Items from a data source

+++

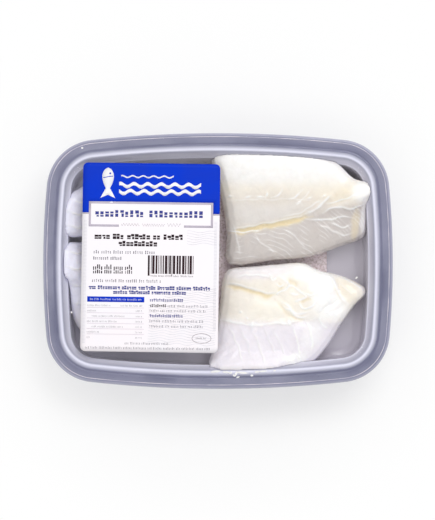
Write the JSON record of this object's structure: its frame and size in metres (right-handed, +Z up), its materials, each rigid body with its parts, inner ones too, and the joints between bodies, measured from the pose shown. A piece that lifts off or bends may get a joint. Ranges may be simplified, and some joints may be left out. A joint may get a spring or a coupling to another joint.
{
  "type": "sealed tray of desalted cod pieces",
  "caption": "Shallow translucent plastic tray with a heat-sealed clear film lid and a paper label, holding pieces of desalted cod loin on an absorbent pad.",
  "frame": {"origin": "middle of the tray's underside, which rests on the table", "axes": "+X along the tray's long side, away from the labelled half; +Y across the tray, away from the reader of the label; +Z up"},
  "size_m": [0.187, 0.137, 0.026],
  "materials": {
    "tray": "translucent grey thermoformed polypropylene, glossy",
    "film": "clear glossy lidding film with faint wrinkles",
    "label": "smooth white label paper printed in blue and black fields",
    "pad": "damp absorbent pad with a fine grain",
    "cod": "moist white flaky flesh with cream and bluish-white areas, softly glossy"
  },
  "bodies": {
    "root": {"tray": "tray", "film_lid": "film", "label": "label", "absorbent_pad": "pad", "cod_upper_right": "cod", "cod_lower_right": "cod", "cod_upper_left": "cod", "cod_lower_left": "cod"}
  },
  "joints": []
}
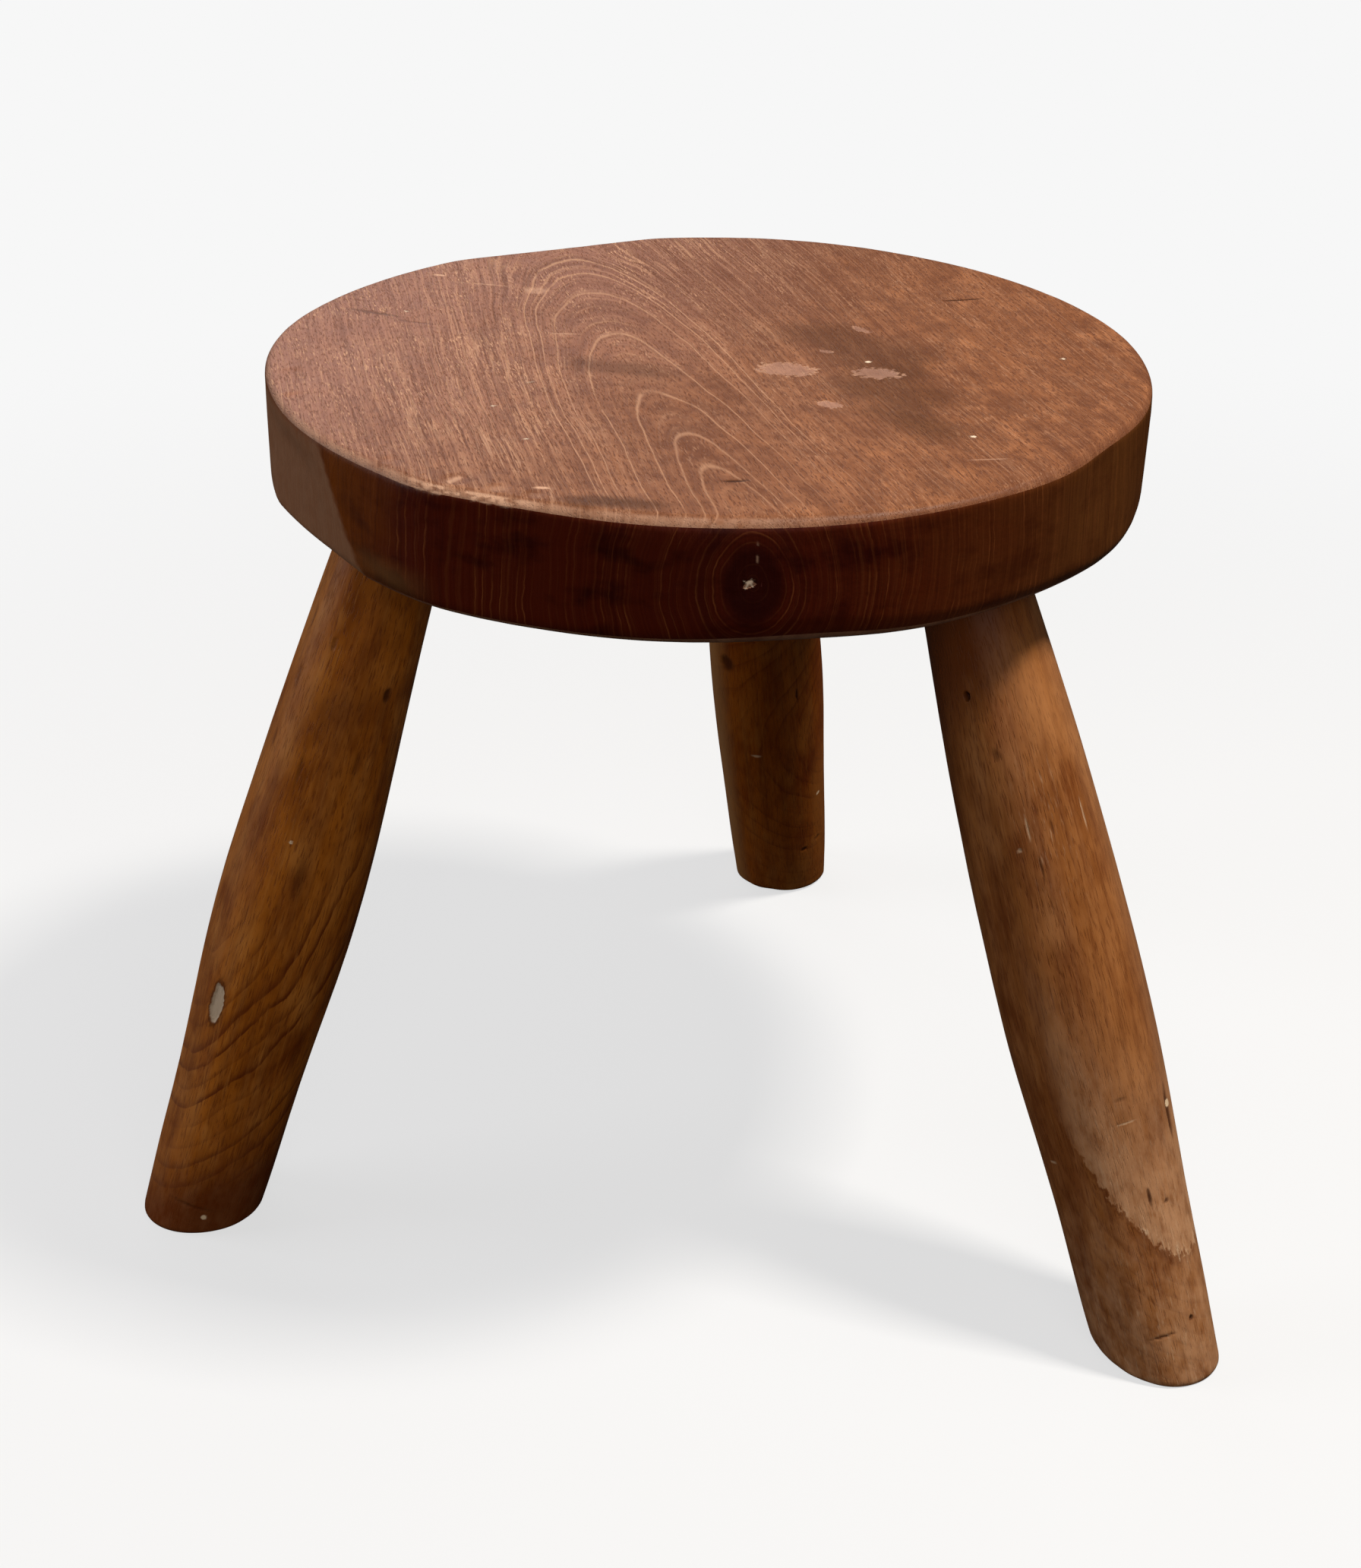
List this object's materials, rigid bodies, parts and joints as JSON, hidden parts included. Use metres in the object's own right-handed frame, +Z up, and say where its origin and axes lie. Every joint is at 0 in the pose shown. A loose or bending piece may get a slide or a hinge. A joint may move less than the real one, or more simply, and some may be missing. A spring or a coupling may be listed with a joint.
{
  "type": "milking stool",
  "caption": "Low round milking stool: a thick wooden slab seat on splayed, bellied round legs held in blind wedged mortises.",
  "frame": {"origin": "on the floor, at the centre of the stool's footprint box; the seat's axis stands at x = -7.6 mm, y = -39.1 mm", "axes": "+Z up; +Y towards the rear leg, with the two front legs towards -Y; +X to the right seen from the front"},
  "size_m": [0.4257, 0.4007, 0.3355],
  "materials": {
    "seat_wood": "worn reddish-brown hardwood, waxed to a soft sheen",
    "leg_wood": "hand-shaved brown hardwood, dry and rubbed, greyer at the feet",
    "wedge_wood": "raw split hardwood"
  },
  "bodies": {
    "root": {"seat": "seat_wood", "leg_front_left": "leg_wood", "leg_front_right": "leg_wood", "leg_rear": "leg_wood", "wedge_front_left": "wedge_wood", "wedge_front_right": "wedge_wood", "wedge_rear": "wedge_wood"}
  },
  "joints": []
}
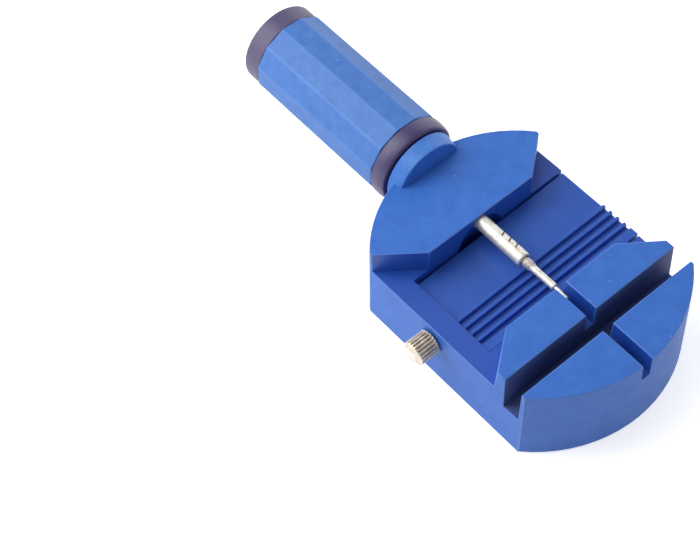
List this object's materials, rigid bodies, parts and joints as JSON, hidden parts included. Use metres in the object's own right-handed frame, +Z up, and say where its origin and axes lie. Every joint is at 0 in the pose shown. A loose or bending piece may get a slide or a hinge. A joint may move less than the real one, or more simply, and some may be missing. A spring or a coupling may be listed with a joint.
{
  "type": "watch link remover",
  "caption": "Bench tool for watch bands: a base with a ribbed lifting tray between head and jaw, and a screw handle that drives a thin ejector pin towards the slotted jaw.",
  "frame": {"origin": "centre of the base's flat underside, halfway along the base without its threaded neck", "axes": "+Z up, +Y along the spindle towards the handle, +X towards the open side of the tray; the height screw's knob is on -X"},
  "size_m": [0.045, 0.0969, 0.0243],
  "materials": {
    "blue_plastic": "satin moulded ABS",
    "tray_plastic": "satin moulded ABS, darker blue",
    "purple_plastic": "satin moulded plastic, dark purple",
    "nickel_steel": "nickel plate",
    "bright_steel": "bright turned steel",
    "brass": "plain"
  },
  "bodies": {
    "base": {"body": "blue_plastic"},
    "screw": {"height_screw": "nickel_steel", "screw_clip": "bright_steel"},
    "nut": {"tray_nut": "brass"},
    "tray": {"tray": "tray_plastic"},
    "pin": {"pin_holder": "bright_steel", "holder_clip": "bright_steel", "pin_tip": "bright_steel", "ejector_pin": "bright_steel"},
    "handle": {"grip": "blue_plastic", "front_ring": "purple_plastic", "end_cap": "purple_plastic"}
  },
  "joints": [
    {"name": "screw_turn", "type": "hinge", "parent": "base", "child": "screw", "pos_m": [-0.0224, 0.0026, 0.0096], "axis": [-1, 0, 0], "range_deg": [0, 4500]},
    {"name": "nut_travel", "type": "slide", "parent": "base", "child": "nut", "axis": [1, 0, 0], "range_m": [0, 0.00501]},
    {"name": "tray_lift", "type": "slide", "parent": "base", "child": "tray", "axis": [0.9578, 0, 0.2873], "range_m": [0, 0.00522]},
    {"name": "pin_feed", "type": "slide", "parent": "base", "child": "pin", "axis": [0, 1, 0], "range_m": [0, 0.01261]},
    {"name": "handle_turn", "type": "hinge", "parent": "pin", "child": "handle", "pos_m": [0, 0.048, 0.0159], "axis": [0, 1, 0], "range_deg": [0, 810]}
  ],
  "couplings": [
    {"joint": "nut_travel", "follows": "tray_lift", "ratio": 0.95783},
    {"joint": "screw_turn", "follows": "tray_lift", "rad_per_m": 15046},
    {"joint": "pin_feed", "follows": "handle_turn", "m_per_rad": 0.00089127}
  ]
}
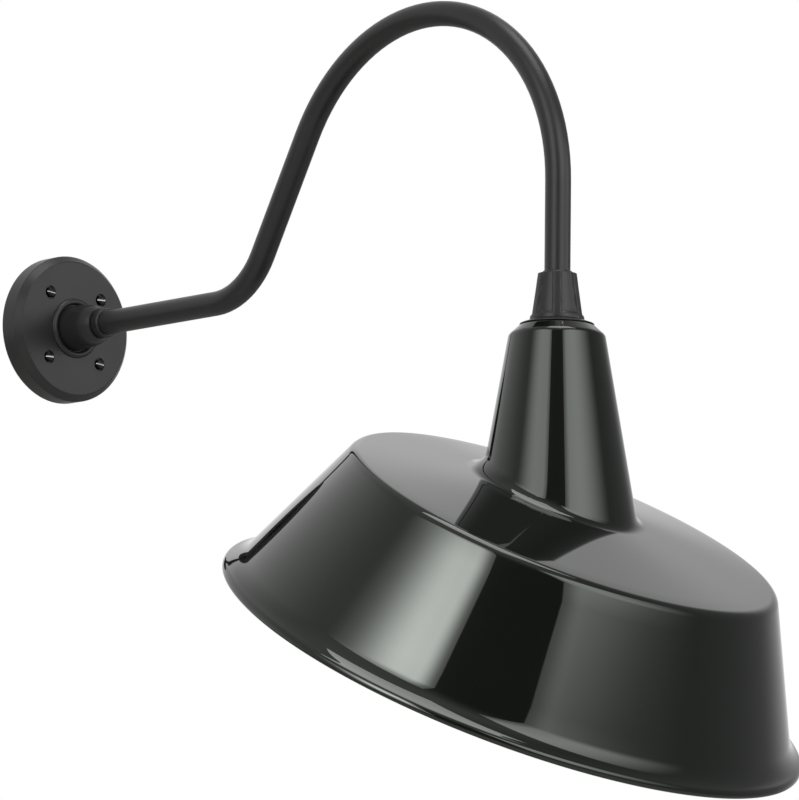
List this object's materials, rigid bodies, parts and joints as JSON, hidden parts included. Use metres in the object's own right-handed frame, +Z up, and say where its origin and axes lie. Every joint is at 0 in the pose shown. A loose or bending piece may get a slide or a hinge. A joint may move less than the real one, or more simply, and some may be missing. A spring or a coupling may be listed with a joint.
{
  "type": "outdoor wall lantern",
  "caption": "Gooseneck barn light: round wall plate, curved pipe arm, fluted cap and an angled enamel shade with a lampholder inside.",
  "frame": {"origin": "centre of the wall plate's back, on the wall", "axes": "-Y out from the wall along the arm, +X to the right when facing the wall, +Z up"},
  "size_m": [0.4996, 0.8224, 0.6872],
  "materials": {
    "shade_enamel": "gloss porcelain enamel, near black with a green cast",
    "satin_casting": "cast aluminium with a satin powder coat, charcoal black",
    "satin_steel": "satin powder coat, charcoal black",
    "black_screws": "black oxide steel",
    "seal_rubber": "closed-cell black rubber",
    "zinc_steel": "zinc plated steel",
    "porcelain": "white glazed porcelain",
    "brass": "plain brass",
    "nickel": "nickel plated brass",
    "green_screw": "green dyed steel",
    "glass_sleeving": "woven glass-fibre sleeving",
    "line_insulation": "black wire insulation",
    "neutral_insulation": "white wire insulation"
  },
  "bodies": {
    "wall_base": {"wall_plate": "satin_casting", "wall_gasket": "seal_rubber", "plate_screws": "black_screws", "earth_screw": "green_screw", "hub_set_screw": "black_screws"},
    "arm": {"gooseneck_arm": "satin_steel", "arm_lock_ring": "satin_steel", "supply_cable": "glass_sleeving"},
    "shade": {"fluted_cap": "satin_casting", "cap_set_screw": "black_screws", "shade_flange": "satin_steel", "flange_seal": "seal_rubber", "shade_neck": "shade_enamel", "shade_dish": "shade_enamel", "holder_strap": "zinc_steel", "stem_washer": "zinc_steel", "stem_nut": "zinc_steel", "lampholder_body": "porcelain", "screw_shell": "brass", "centre_contact": "brass", "line_terminal_plate": "brass", "neutral_terminal_plate": "nickel", "line_terminal_screw": "brass", "neutral_terminal_screw": "nickel", "holder_rivets": "brass", "holder_screws": "zinc_steel", "cable_tail": "glass_sleeving", "line_lead": "line_insulation", "neutral_lead": "neutral_insulation"}
  },
  "joints": [
    {"name": "arm_roll", "type": "hinge", "parent": "wall_base", "child": "arm", "pos_m": [0, 0, 0], "axis": [0, 1, 0], "range_deg": [-20, 20]},
    {"name": "shade_aim", "type": "hinge", "parent": "arm", "child": "shade", "pos_m": [0, -0.63526, -0.04304], "axis": [0, 0, 1], "range_deg": [-90, 90]}
  ]
}
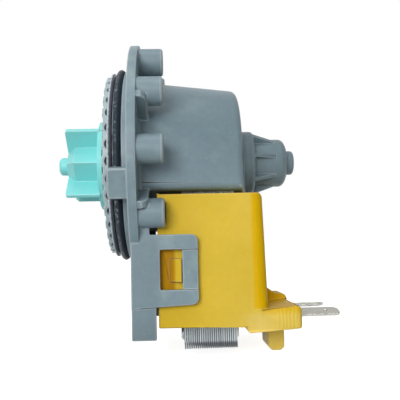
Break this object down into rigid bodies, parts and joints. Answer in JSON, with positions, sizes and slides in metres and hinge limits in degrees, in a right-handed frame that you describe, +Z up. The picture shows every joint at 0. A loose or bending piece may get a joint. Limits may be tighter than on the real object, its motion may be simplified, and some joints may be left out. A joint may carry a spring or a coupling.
{
  "type": "drain pump",
  "caption": "Washing machine drain pump: round flange with seal ring and paddle impeller, rotor drum, clip-on coil cover and spade terminals.",
  "frame": {"origin": "on the rotor axis, in the plane of the mounting flange's front face", "axes": "+X along the rotor axis from the impeller towards the rear bearing, +Z up, away from the coils"},
  "size_m": [0.0905, 0.079, 0.1016],
  "materials": {
    "housing_plastic": "satin grey filled thermoplastic",
    "seal_rubber": "smooth black rubber",
    "cap_plastic": "satin light grey plastic",
    "steel": "ground steel",
    "bush_bronze": "sintered bronze",
    "core_steel": "stacked electrical steel sheets",
    "bobbin_plastic": "natural nylon",
    "copper_wire": "enamelled copper wire",
    "cover_plastic": "satin yellow polyester",
    "tinned_metal": "tin plated",
    "ferrite": "ground ferrite",
    "impeller_plastic": "semi-gloss turquoise plastic"
  },
  "bodies": {
    "stator": {"housing": "housing_plastic", "o_ring": "seal_rubber", "front_cap": "cap_plastic", "shaft_seal": "seal_rubber", "seal_retainer": "steel", "front_bush": "bush_bronze", "front_bush_mount": "seal_rubber", "rear_bush": "bush_bronze", "rear_bush_mount": "seal_rubber", "core": "core_steel", "core_rivets": "steel", "bobbin_left": "bobbin_plastic", "bobbin_right": "bobbin_plastic", "winding_left": "copper_wire", "winding_right": "copper_wire", "coil_cover": "cover_plastic", "terminal_left": "tinned_metal", "terminal_right": "tinned_metal", "thermal_fuse": "steel"},
    "rotor": {"rotor_shaft": "steel", "rotor_magnet": "ferrite", "rotor_cap_front": "bobbin_plastic", "rotor_cap_rear": "bobbin_plastic", "thrust_washer_front": "cap_plastic", "thrust_washer_rear": "cap_plastic", "drive_dog": "bobbin_plastic"},
    "impeller_body": {"impeller": "impeller_plastic", "impeller_ring": "impeller_plastic"}
  },
  "joints": [
    {"name": "rotor_spin", "type": "hinge", "parent": "stator", "child": "rotor", "pos_m": [0.024, 0, 0], "axis": [1, 0, 0], "continuous": true},
    {"name": "impeller_free_travel", "type": "hinge", "parent": "rotor", "child": "impeller_body", "pos_m": [-0.016, 0, 0], "axis": [1, 0, 0], "range_deg": [-105, 105]}
  ]
}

+++

- PROBLEM: Only the number is wanted: how many lines contain the string "between"?

- RESULT FOR THIS TASK: 2